**REQUIREMENTS**
Copy out the lines of the records below, and only those lines, from the one with "vector(edge, half_depth, tuck_level)]" through the one with "bpy.data.objects.remove(obj)", exactly as they appear.

>> START

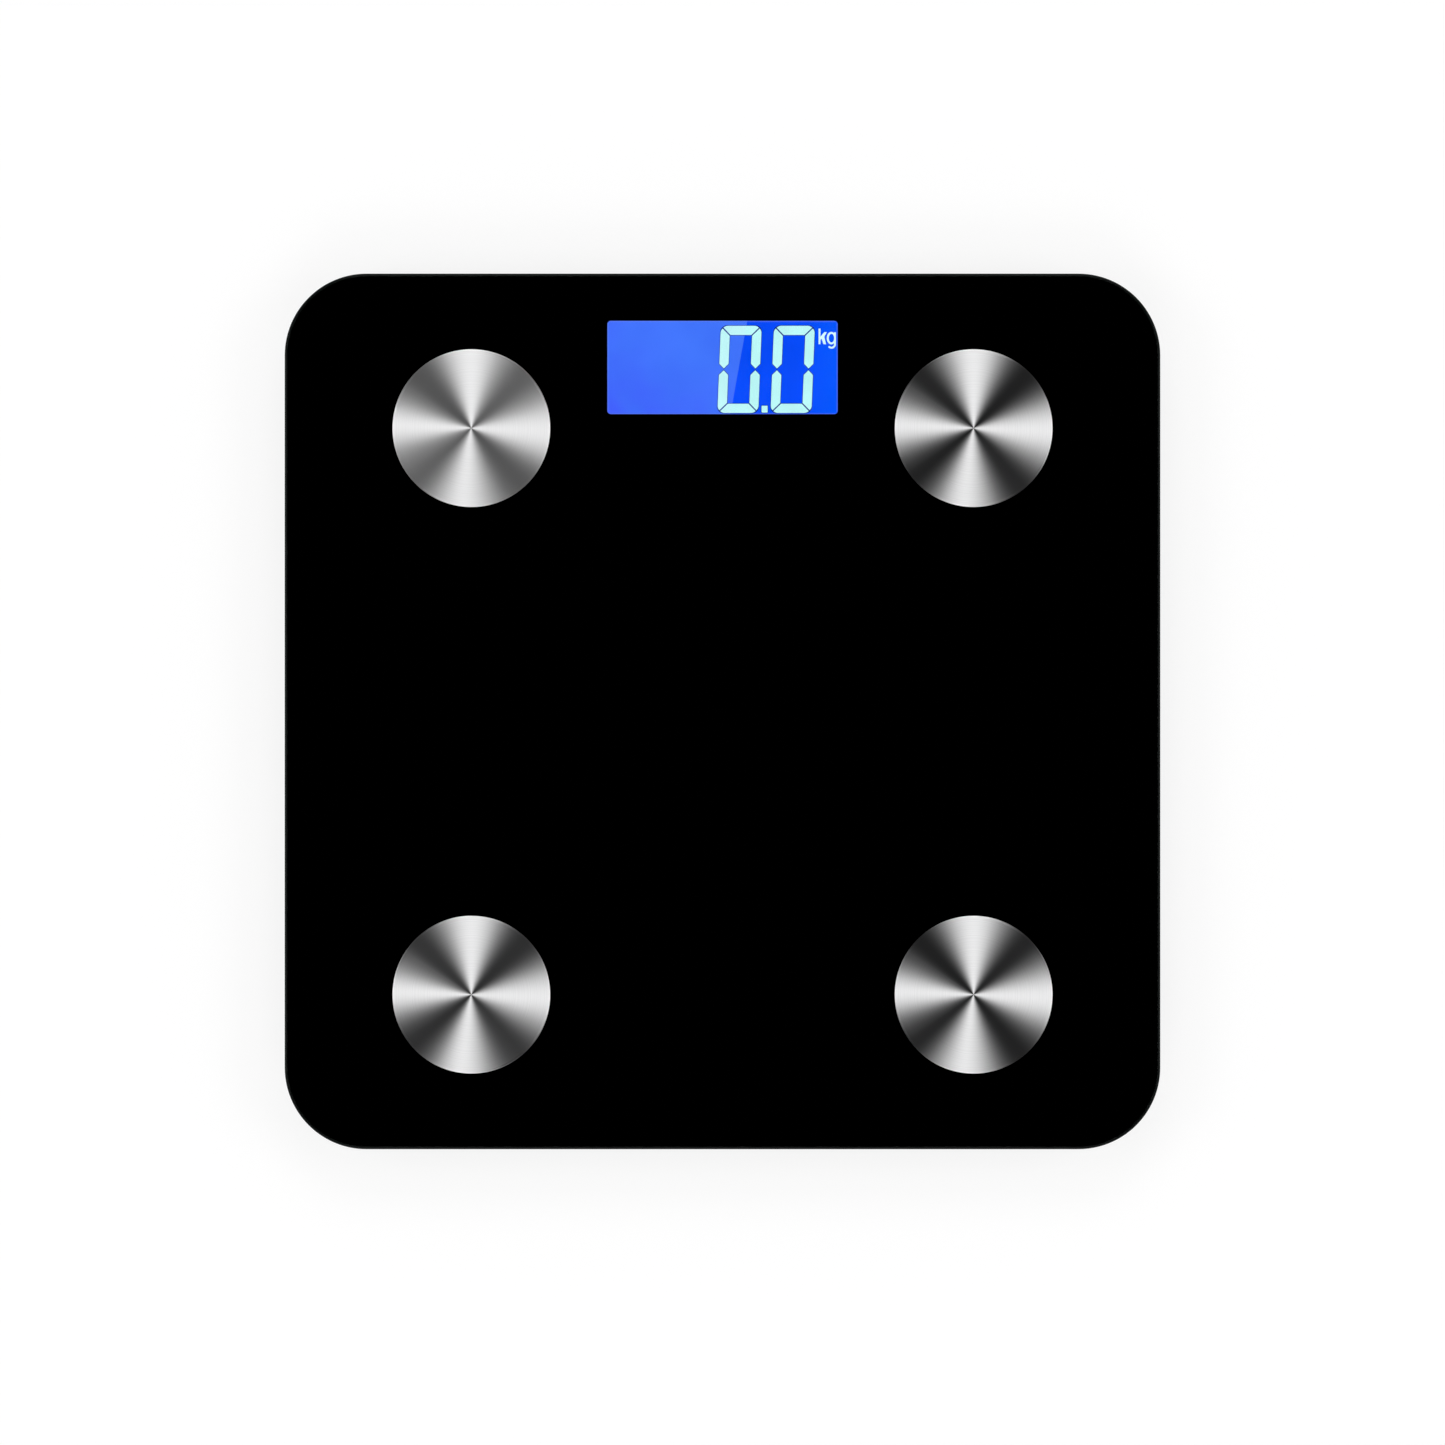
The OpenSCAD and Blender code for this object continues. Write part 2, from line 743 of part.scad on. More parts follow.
// Solid post for one station, with the ribs that carry the glass on top.
module well_block() {
    r = well_r + well_wall_t;
    translate([0, 0, z_tray - collar_h]) cylinder(r = r, h = z_well_top - z_tray + collar_h);
    translate([0, 0, z_well_top - eps]) linear_extrude(z_rim - z_well_top + eps) {
        difference() {
            circle(tower_ring_r + rib_t / 2);
            circle(tower_ring_r - rib_t / 2);
        }
        for (a = [45:90:315]) rotate(a) translate([tower_ring_r, -rib_t / 2])
            square([r - tower_ring_r - 1, rib_t]);
    }
}

module well_cuts() {
    rail_y = cell_w / 2 - seat_rail_w / 2 - 0.4;
    difference() {
        translate([0, 0, z_tray - collar_h - 1])
            cylinder(r = well_r, h = z_ceiling - z_tray + collar_h + 1);
        for (s = [-1, 1])
            translate([-cell_w / 2 + cell_corner_r, s * rail_y - seat_rail_w / 2, z_cell_top])
                cube([cell_w - 2 * cell_corner_r, seat_rail_w, seat_rail_h + 1]);
    }
    for (a = hook_angles) rotate(a)
        translate([hook_r - hook_flex, -hook_w / 2 - 0.3, z_ceiling - 1])
            cube([hook_flex + hook_t + hook_slot_gap, hook_w + 0.6, well_top_t + 2]);
    lead_window();
}

// Way out of the well for the three sensor leads.
module lead_window() {
    half = lead_pitch + lead_r + 0.8;
    translate([-well_r - well_wall_t - 1, -half, z_lead_cell - lead_r - 0.4])
        cube([well_wall_t + 3, 2 * half, lead_d + 0.8]);
}

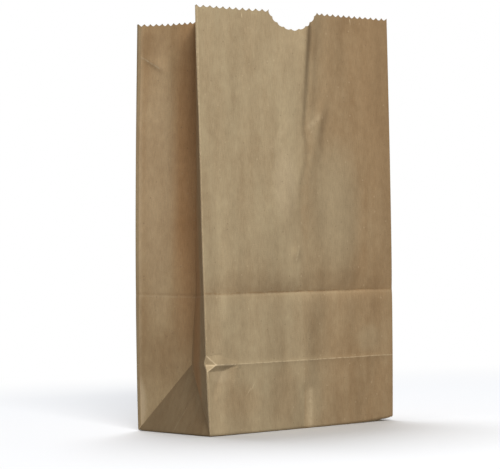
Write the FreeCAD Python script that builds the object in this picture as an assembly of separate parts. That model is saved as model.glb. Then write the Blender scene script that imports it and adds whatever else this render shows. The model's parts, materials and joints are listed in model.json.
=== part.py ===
import FreeCAD, Part
import math
import os

# Square-bottom kraft paper bag, standing open on its base. Millimetres.
# X runs across the bag, the front panel faces -Y and Z is up.
# The origin is at the middle of the underside.
# Every facet of paper between two creases is a thin plate, and the plates meet at the creases.

bag_width = 152.4
bag_depth = 92.0
bag_height = 281.0
paper = 0.12
paste = 0.05

front_lean = -1.3
back_lean = 3.5
apex_push = 16.0

crease_gap = 0.7
pleat_clearance = 5.2
base_clearance = 0.04

low_crease = bag_depth / 2
high_crease = bag_depth

tooth_pitch = 4.8
tooth_depth = 1.7
notch_width = 38.0
notch_depth = 12.7
notch_teeth = 9
notch_tooth_depth = 1.1

seam_overlap = 12.0
seam_joggle = 0.4
seam_margin = 1.0
flap_overlap = 20.0
flap_margin = 1.0

half_width = bag_width / 2
half_depth = bag_depth / 2
base_crease_height = 3 * paper + paste + base_clearance


def vector(x, y, z):
    return FreeCAD.Vector(x, y, z)


def unit(v):
    return v * (1.0 / v.Length)


class Panel:
    """The plane of a front or back panel, hinged on its base crease and leaning inwards."""

    def __init__(self, side, lean):
        angle = math.radians(lean)
        self.foot = vector(0, side * half_depth, base_crease_height)
        self.up = vector(0, -side * math.sin(angle), math.cos(angle))
        self.outward = vector(0, side * math.cos(angle), math.sin(angle))

    def point(self, x, rise, out=0.0):
        return self.foot + vector(x, 0, 0) + self.up * rise + self.outward * out


front = Panel(-1, front_lean)
back = Panel(1, back_lean)


def plate(points, normal, thickness=paper):
    """A flat plate whose middle plane is the given outline."""
    start = unit(normal) * (-thickness / 2)
    corners = [p + start for p in points]
    face = Part.Face(Part.makePolygon(corners + [corners[0]]))
    return face.extrude(unit(normal) * thickness)


def zigzag(start, end, inward, depth):
    """Tooth tips on the line from start to end, with a valley between each two."""
    count = max(2, round((end - start).Length / tooth_pitch))
    step = (end - start) * (1.0 / count)
    points = []
    for i in range(count):
        points.append(start + step * i)
        points.append(start + step * (i + 0.5) + inward * depth)
    return points + [end]


def inset(corners, gaps):
    """The outline with each edge moved inwards by its own gap."""
    count = len(corners)
    normal = unit((corners[1] - corners[0]).cross(corners[2] - corners[0]))
    result = []
    for i in range(count):
        before = unit(corners[i] - corners[i - 1])
        after = unit(corners[(i + 1) % count] - corners[i])
        spread = normal.dot(before.cross(after))
        move = (after * gaps[i - 1] - before * gaps[i]) * (1.0 / spread)
        result.append(corners[i] + move)
    return result, normal


def facet(corners, toothed=False):
    """A flat facet set back from its creases; a toothed one has its first edge pinked."""
    gaps = [crease_gap] * len(corners)
    if toothed:
        gaps[0] = 0.0
    outline, normal = inset(corners, gaps)
    if toothed:
        inward = normal.cross(unit(outline[1] - outline[0]))
        outline = zigzag(outline[0], outline[1], inward, tooth_depth) + outline[2:]
    return plate(outline, normal)


def notch_points(panel):
    """The pinked edge of the thumb notch, from its right end to its left end."""
    radius = (notch_width ** 2 / 4 + notch_depth ** 2) / (2 * notch_depth)
    centre = bag_height - notch_depth + radius
    sweep = math.asin(notch_width / 2 / radius)
    steps = 2 * notch_teeth
    points = []
    for i in range(steps + 1):
        angle = sweep * (1 - 2 * i / steps)
        reach = radius + (i % 2) * notch_tooth_depth
        points.append(panel.point(reach * math.sin(angle), centre - reach * math.cos(angle)))
    return points


def strip(panel, left, right, low, high):
    """A rectangle of a panel between two heights."""
    points = [panel.point(left, low), panel.point(right, low)]
    points += [panel.point(right, high), panel.point(left, high)]
    return plate(points, panel.outward)


def front_panel():
    """The front panel in three lengths, divided at its two cross creases."""
    edge = half_width - crease_gap
    top = bag_height
    lower = strip(front, -edge, edge, crease_gap, low_crease)
    middle = strip(front, -edge, edge, low_crease, high_crease)
    down = front.up * -1
    points = [front.point(-edge, high_crease), front.point(edge, high_crease)]
    half_notch = notch_width / 2
    points += zigzag(front.point(edge, top), front.point(half_notch, top), down, tooth_depth)[:-1]
    points += notch_points(front)
    points += zigzag(front.point(-half_notch, top), front.point(-edge, top), down, tooth_depth)[1:]
    upper = plate(points, front.outward)
    return {"front_panel_lower": lower, "front_panel_middle": middle, "front_panel_upper": upper}


def pinked_top(panel, left, right):
    """The pinked top edge of a panel, from its right end to its left end."""
    right_end = panel.point(right, bag_height)
    left_end = panel.point(left, bag_height)
    return zigzag(right_end, left_end, panel.up * -1, tooth_depth)


def leaf(left, right):
    """A flat leaf of the back panel with a pinked top."""
    corners = [back.point(left, crease_gap), back.point(right, crease_gap)]
    return plate(corners + pinked_top(back, left, right), back.outward)


def seam_lap(left, right, step):
    """The edge of the right leaf, which steps out of the panel's plane to lap over the left leaf."""
    web = seam_overlap / 2 + seam_joggle
    skin = paper / 2
    section = ((left, step - skin), (web, step - skin), (web, -skin), (right, -skin),
               (right, skin), (web + paper, skin), (web + paper, step + skin), (left, step + skin))
    points = [back.point(x, crease_gap, out) for x, out in section]
    face = Part.Face(Part.makePolygon(points + [points[0]]))
    spare = tooth_pitch
    high = bag_height + spare
    lap = face.extrude(back.up * (high - crease_gap))
    waste = pinked_top(back, left - spare, right + spare)
    waste += [back.point(left - spare, high + spare), back.point(right + spare, high + spare)]
    return lap.cut(plate(waste, back.outward, spare)).Solids[0]


def back_panel():
    """The back panel: two leaves lapped and pasted along a seam up its middle."""
    edge = half_width - crease_gap
    lap = seam_overlap / 2
    step = paper + paste
    start = lap + seam_joggle + paper + seam_margin
    side = lap - seam_margin
    low = crease_gap + seam_margin
    high = bag_height - tooth_depth - seam_margin
    bead_points = []
    for x, rise in ((-side, low), (side, low), (side, high), (-side, high)):
        bead_points.append(back.point(x, rise, step / 2))
    return {
        "back_left_leaf": leaf(-edge, lap),
        "back_right_leaf": leaf(start, edge),
        "back_seam_lap": seam_lap(-lap, start, step),
        "back_seam_paste": plate(bead_points, back.outward, paste),
    }


def meeting_point(first, second, third, near, far):
    """The point at one distance from the first two points and another from the third, inside the bag."""
    across = unit(second - first)
    middle = (first + second) * 0.5
    ring = math.sqrt(near ** 2 - (middle - first).Length ** 2)
    inwards = vector(1, 0, 0)
    down = unit(across.cross(inwards))
    if down.z > 0:
        down = down * -1
    reach = third - middle
    along = reach.dot(inwards)
    below = reach.dot(down)
    offset = reach.Length ** 2 + ring ** 2 - far ** 2
    size = 2 * ring * math.hypot(along, below)
    turn = math.atan2(below, along) - math.acos(offset / size)
    return middle + inwards * (ring * math.cos(turn)) + down * (ring * math.sin(turn))


def gusset_corners():
    """The corners of the left gusset: base, top, apex of the base triangle and top of the pleat."""
    front_base = front.point(-half_width, 0)
    back_base = back.point(-half_width, 0)
    front_top = front.point(-half_width, bag_height)
    back_top = back.point(-half_width, bag_height)
    apex_rise = math.sqrt(half_depth ** 2 - apex_push ** 2)
    apex = vector(apex_push - half_width, 0, base_crease_height + apex_rise)
    pleat_top = meeting_point(front_top, back_top, apex, half_depth, bag_height - half_depth)
    return front_base, back_base, front_top, back_top, apex, pleat_top


def gusset():
    """The five facets of the left gusset, each listed from the edge that is pinked, if it has one."""
    front_base, back_base, front_top, back_top, apex, pleat_top = gusset_corners()
    front_end = pleat_top + unit(front_top - pleat_top) * pleat_clearance
    back_end = pleat_top + unit(back_top - pleat_top) * pleat_clearance
    return {
        "gusset_base": facet([front_base, back_base, apex]),
        "gusset_front_outer": facet([front_base, front_top, apex]),
        "gusset_front_inner": facet([front_end, front_top, apex], toothed=True),
        "gusset_rear_outer": facet([back_base, back_top, apex]),
        "gusset_rear_inner": facet([back_end, back_top, apex], toothed=True),
    }


def flap(side, level):
    """A base flap with mitred ends, folded in from one long edge and past the middle."""
    reach = half_depth + flap_overlap / 2
    near = side * half_depth
    far = near - side * reach
    points = [vector(-half_width, near, level), vector(half_width, near, level)]
    points += [vector(half_width - reach, far, level), vector(reach - half_width, far, level)]
    return plate(points, vector(0, 0, 1))


def base():
    """The folded base: two lapped flaps, the paste between them and the two tucked ends."""
    outer_level = paper / 2
    paste_level = paper + paste / 2
    inner_level = paper + paste + paper / 2
    tuck_level = inner_level + paper
    half_lap = flap_overlap / 2 - flap_margin
    half_bead = half_width - half_depth - flap_overlap / 2 - flap_margin
    corners = ((-half_bead, -half_lap), (half_bead, -half_lap), (half_bead, half_lap), (-half_bead, half_lap))
    bead_points = [vector(x, y, paste_level) for x, y in corners]
    nodes = {
        "base_rear_flap": flap(1, outer_level),
        "base_front_flap": flap(-1, inner_level),
        "base_paste": plate(bead_points, vector(0, 0, 1), paste),
    }
    for name, side in (("base_left_tuck", -1), ("base_right_tuck", 1)):
        edge = side * half_width
        points = [vector(edge, -half_depth, tuck_level), vector(edge, half_depth, tuck_level)]
        points.append(vector(edge - side * half_depth, 0, tuck_level))
        nodes[name] = plate(points, vector(0, 0, 1))
    return nodes


def mirrored(shape):
    return shape.mirror(vector(0, 0, 0), vector(1, 0, 0))


def build():
    nodes = {}
    nodes.update(base())
    nodes.update(front_panel())
    nodes.update(back_panel())
    for name, shape in gusset().items():
        nodes["left_" + name] = shape
        nodes["right_" + name] = mirrored(shape)
    return nodes


os.makedirs("parts", exist_ok=True)
for node, solid in build().items():
    solid.exportStep("parts/" + node + ".step")
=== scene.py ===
import json
import math

import bmesh
import bpy
from bpy.props import FloatProperty, FloatVectorProperty, PointerProperty
from mathutils import Matrix, Vector, noise


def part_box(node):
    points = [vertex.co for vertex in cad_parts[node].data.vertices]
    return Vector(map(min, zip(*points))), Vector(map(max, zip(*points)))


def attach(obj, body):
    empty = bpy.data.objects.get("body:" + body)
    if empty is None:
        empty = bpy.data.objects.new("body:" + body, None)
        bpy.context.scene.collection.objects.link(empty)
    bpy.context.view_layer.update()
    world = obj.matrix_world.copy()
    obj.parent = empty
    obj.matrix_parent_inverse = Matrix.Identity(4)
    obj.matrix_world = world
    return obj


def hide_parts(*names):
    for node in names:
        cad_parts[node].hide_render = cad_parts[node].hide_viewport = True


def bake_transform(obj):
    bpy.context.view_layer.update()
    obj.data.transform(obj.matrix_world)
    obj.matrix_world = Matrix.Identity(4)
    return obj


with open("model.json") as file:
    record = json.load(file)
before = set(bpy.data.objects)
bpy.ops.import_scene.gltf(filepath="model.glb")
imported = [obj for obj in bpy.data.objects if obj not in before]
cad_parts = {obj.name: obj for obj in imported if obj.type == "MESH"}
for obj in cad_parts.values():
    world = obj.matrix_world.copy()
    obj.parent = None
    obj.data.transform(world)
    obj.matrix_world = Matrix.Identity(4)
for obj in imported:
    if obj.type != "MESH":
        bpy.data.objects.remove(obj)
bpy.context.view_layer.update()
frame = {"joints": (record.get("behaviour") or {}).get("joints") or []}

bl_info = {
    "name": "Kraft Bag Puppet",
    "version": (1, 0),
    "blender": (4, 5, 0),
    "location": "View3D > Sidebar > Kraft Bag",
    "description": "Dresses a square-bottom kraft paper bag, the blank of a hand puppet, in creased paper",
    "category": "Object",
}

# The paper is one web. A place on it is (u, v): u runs round the bag from the middle of the front
# panel, to -X through the left gusset and to +X through the right one, and v is the height above
# the base crease, both measured along the flat paper in metres.


def hinge(name):
    """The place of a joint and its axis, turned to point up."""
    joint = next(j for j in frame["joints"] if j["name"] == name)
    axis = Vector(joint["axis"])
    return Vector(joint["pos_m"]), axis if axis.z >= 0 else -axis


FRONT_FOOT, FRONT_RISE = hinge("left_front_edge_fold")
BACK_FOOT, BACK_RISE = hinge("left_rear_edge_fold")
APEX = hinge("left_front_pleat_fold")[0]
HALF_WIDTH = -FRONT_FOOT.x
HALF_DEPTH = BACK_FOOT.y
HEIGHT = (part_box("front_panel_upper")[1].z - FRONT_FOOT.z) / FRONT_RISE.z
DEPTH = 2 * HALF_DEPTH
GUSSET_END = HALF_WIDTH + DEPTH


def length_property(name, description, default):
    """A length in metres."""
    return FloatProperty(name=name, description=description, default=default, unit="LENGTH")


def angle_property(name, description, degrees):
    """An angle, given in degrees."""
    return FloatProperty(name=name, description=description, default=math.radians(degrees), subtype="ANGLE")


def power_property(name, description, default):
    """The power of a lamp in watts."""
    return FloatProperty(name=name, description=description, default=default, unit="POWER")


def colour_property(name, description, default):
    """A colour with no alpha."""
    return FloatVectorProperty(name=name, description=description, default=default, subtype="COLOR",
                               size=3, min=0, max=1)


class BagSizes(bpy.types.PropertyGroup):
    """Sizes of the bag's details and of its mesh."""

    paper: length_property("Paper", "Thickness that a sheet is drawn with", 0.00016)
    cell: length_property("Cell", "Width of one cell of a sheet's mesh", 0.0018)
    twist: length_property("Twist", "How far the front's top corners are twisted in and out", 0.0045)
    lip: length_property("Lip", "Width of the fold that a panel turns round its side edges", 0.0024)
    hem: length_property("Hem", "Width of a gusset's fold beyond its centre crease", 0.003)
    tooth_pitch: length_property("Tooth pitch", "Distance between two teeth of the pinked edge", 0.0048)
    tooth_depth: length_property("Tooth depth", "Depth of the pinked edge", 0.0016)
    notch_width: length_property("Notch width", "Width of the thumb notch", 0.038)
    notch_depth: length_property("Notch depth", "Depth of the thumb notch", 0.0127)
    notch_centre: length_property("Notch centre", "Place of the thumb notch across the front", -0.003)
    seam_overlap: length_property("Seam overlap", "Width of the back seam", 0.012)
    flap_overlap: length_property("Flap overlap", "How far the base flaps lap", 0.02)
    tuck_back: length_property("Tuck back", "How far the left gusset starts inside the panels' tops", 0.0015)
    fold_gap: length_property("Fold gap", "How far the base layers stop short of the base folds", 0.0006)
    low_crease: length_property("Low crease", "Height of the lower cross crease", 0.0455)
    high_crease: length_property("High crease", "Height of the upper cross crease on the front", 0.0915)
    back_rise: length_property("Crease rise", "How much higher the upper crease is at the back", 0.0026)
    corner_lift: length_property("Corner lift", "How far the front right corner curls off the table", 0.0022)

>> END

**IN RESPONSE**
        points = [vector(edge, -half_depth, tuck_level), vector(edge, half_depth, tuck_level)]
        points.append(vector(edge - side * half_depth, 0, tuck_level))
        nodes[name] = plate(points, vector(0, 0, 1))
    return nodes


def mirrored(shape):
    return shape.mirror(vector(0, 0, 0), vector(1, 0, 0))


def build():
    nodes = {}
    nodes.update(base())
    nodes.update(front_panel())
    nodes.update(back_panel())
    for name, shape in gusset().items():
        nodes["left_" + name] = shape
        nodes["right_" + name] = mirrored(shape)
    return nodes


os.makedirs("parts", exist_ok=True)
for node, solid in build().items():
    solid.exportStep("parts/" + node + ".step")
=== scene.py ===
import json
import math

import bmesh
import bpy
from bpy.props import FloatProperty, FloatVectorProperty, PointerProperty
from mathutils import Matrix, Vector, noise


def part_box(node):
    points = [vertex.co for vertex in cad_parts[node].data.vertices]
    return Vector(map(min, zip(*points))), Vector(map(max, zip(*points)))


def attach(obj, body):
    empty = bpy.data.objects.get("body:" + body)
    if empty is None:
        empty = bpy.data.objects.new("body:" + body, None)
        bpy.context.scene.collection.objects.link(empty)
    bpy.context.view_layer.update()
    world = obj.matrix_world.copy()
    obj.parent = empty
    obj.matrix_parent_inverse = Matrix.Identity(4)
    obj.matrix_world = world
    return obj


def hide_parts(*names):
    for node in names:
        cad_parts[node].hide_render = cad_parts[node].hide_viewport = True


def bake_transform(obj):
    bpy.context.view_layer.update()
    obj.data.transform(obj.matrix_world)
    obj.matrix_world = Matrix.Identity(4)
    return obj


with open("model.json") as file:
    record = json.load(file)
before = set(bpy.data.objects)
bpy.ops.import_scene.gltf(filepath="model.glb")
imported = [obj for obj in bpy.data.objects if obj not in before]
cad_parts = {obj.name: obj for obj in imported if obj.type == "MESH"}
for obj in cad_parts.values():
    world = obj.matrix_world.copy()
    obj.parent = None
    obj.data.transform(world)
    obj.matrix_world = Matrix.Identity(4)
for obj in imported:
    if obj.type != "MESH":
        bpy.data.objects.remove(obj)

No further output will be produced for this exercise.